The session literally and figuratively built to a crescendo as Martijn Roelandse of Springer spoke to the audience about BookMetrix, a free service developed by Springer with assistance from Altmetric, which provides data on the attention received by books. Books (including monographs and conference proceedings) have always been more important to certain parts of the social sciences and humanities than peer reviewed articles, but until now little has been done to help researchers provide evidence of the reach that these outputs have.
Martijn began by showing BookMetrix’s submission to the 2015 ALPSP Awards – a 2 minute video featuring short descriptions of BookMetrix’s various functions intercut with clips from La maquina de escribir (a piece of orchestral music featuring a flamboyant soloist rapping at a typewriter, presumably working on a new submission to Springer).
Some of the data coming out of the service has been surprising.
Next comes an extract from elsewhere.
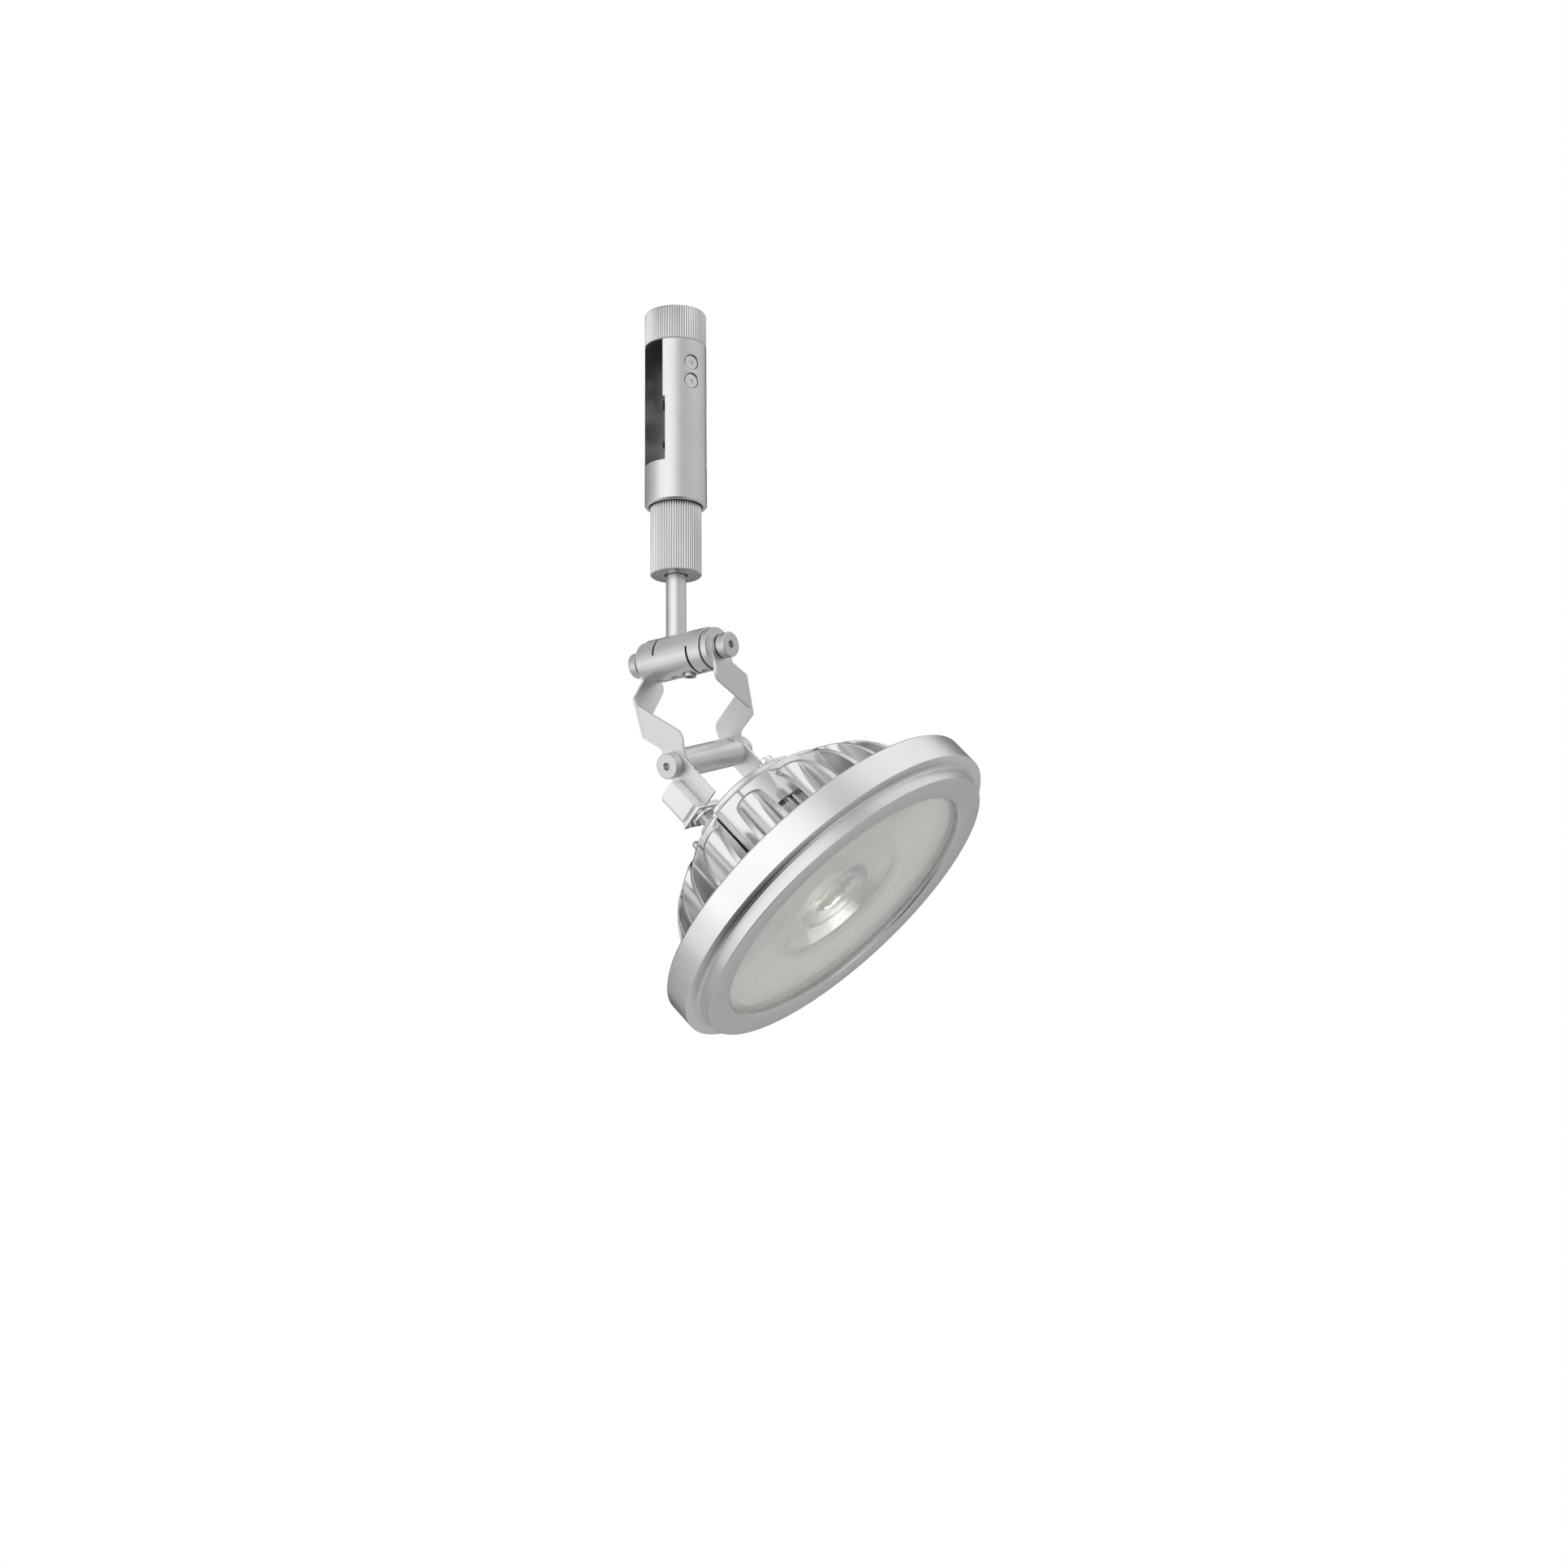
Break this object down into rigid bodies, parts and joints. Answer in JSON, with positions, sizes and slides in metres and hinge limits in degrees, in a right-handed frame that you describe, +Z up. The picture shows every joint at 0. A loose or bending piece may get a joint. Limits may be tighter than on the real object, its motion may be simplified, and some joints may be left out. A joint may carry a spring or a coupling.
{
  "type": "track spotlight",
  "caption": "Low-voltage track spotlight with a slotted rail adapter, a hanging rod, a cross joint of folded strip arms and a finned round LED reflector lamp that swivels and tilts.",
  "frame": {"origin": "centre of the adapter slot's back wall, on which the rail's flat side rests", "axes": "+Z up, +X along the rail, -Y from the slot's back wall towards the leg with the two screws"},
  "size_m": [0.1037, 0.1003, 0.2176],
  "materials": {
    "satin_aluminium": "satin anodised",
    "cast_aluminium": "glossy silver casting",
    "steel": "satin",
    "bright_steel": "bright plated",
    "black_plastic": "matte",
    "white_plastic": "matte",
    "brass": "turned",
    "copper": "drawn",
    "lens_plastic": "fine pillow optic",
    "clear_lens": "clear",
    "reflector_metal": "faceted mirror",
    "emitter": "phosphor",
    "circuit_board": "solder mask"
  },
  "bodies": {
    "adapter": {"adapter_body": "satin_aluminium", "contact_carrier": "black_plastic", "rail_contacts": "copper", "carrier_screws": "steel", "socket_insulator": "white_plastic", "socket_contact": "brass"},
    "cap": {"cap": "satin_aluminium", "cap_pad": "black_plastic"},
    "sleeve": {"sleeve": "satin_aluminium"},
    "stem": {"rod": "satin_aluminium", "plug_insulator": "white_plastic", "plug_pin": "brass", "core_insulation": "white_plastic", "core_wire": "copper", "barrel": "satin_aluminium", "barrel_liners": "black_plastic", "clamp_screw": "steel", "grub_screws": "steel"},
    "yoke": {"bush_left": "satin_aluminium", "bush_right": "satin_aluminium", "arm_left": "satin_aluminium", "arm_right": "satin_aluminium", "upper_washers": "steel", "upper_screws": "satin_aluminium", "tube_left": "satin_aluminium", "tube_right": "satin_aluminium", "tube_insulator": "white_plastic", "tube_grub_screws": "steel", "lower_washers": "steel", "lower_screws": "satin_aluminium"},
    "lamp": {"strip_left": "satin_aluminium", "strip_right": "satin_aluminium", "terminal_plates": "bright_steel", "terminal_screws": "bright_steel", "terminal_cover": "white_plastic", "terminal_lugs": "steel", "rear_cover": "white_plastic", "hub_pins": "steel", "heat_sink": "cast_aluminium", "rim_band": "cast_aluminium", "front_ring": "satin_aluminium", "lens_plate": "lens_plastic", "inner_cover": "white_plastic", "reflector": "reflector_metal", "centre_lens": "clear_lens", "led_board": "white_plastic", "led_emitter": "emitter", "driver_board": "circuit_board"}
  },
  "joints": [
    {"name": "cap_turn", "type": "hinge", "parent": "adapter", "child": "cap", "pos_m": [0, -0.005, 0.02], "axis": [0, 0, 1], "range_deg": [0, 360]},
    {"name": "sleeve_turn", "type": "hinge", "parent": "adapter", "child": "sleeve", "pos_m": [0, -0.005, -0.04], "axis": [0, 0, -1], "range_deg": [0, 360]},
    {"name": "stem_swivel", "type": "hinge", "parent": "adapter", "child": "stem", "pos_m": [0, -0.005, -0.05], "axis": [0, 0, 1], "range_deg": [-175, 175]},
    {"name": "yoke_tilt", "type": "hinge", "parent": "stem", "child": "yoke", "pos_m": [0.00079, -0.00748, -0.0774], "axis": [0.3057, -0.9521, 0], "range_deg": [-79, 41]},
    {"name": "lamp_tilt", "type": "hinge", "parent": "yoke", "child": "lamp", "pos_m": [0.01031, -0.00442, -0.10643], "axis": [-0.9003, -0.289, -0.3256], "range_deg": [-117.4, 42.6]}
  ]
}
Across the 230,000 books being tracked by BookMetrix the average number of citations is 20 and the citation half life somewhere between 20 and 30 years. ‘Old’ content (i.e. that published before 2000) still appears to accrue significant readership and citations. The service also allows users to benchmark disciplines against eachother to compare rates of book citations, and permits an analysis at the chapter level as well as the book level.
As scholars continue to find new and innovative ways to share the outputs of their research with users via the web research managers must respond by adequately tracking this behaviour, and providing worthy incentives for researchers wishing to make their work as discoverable as possible. The talks in this session gave an interesting glimpse into how this is already being done.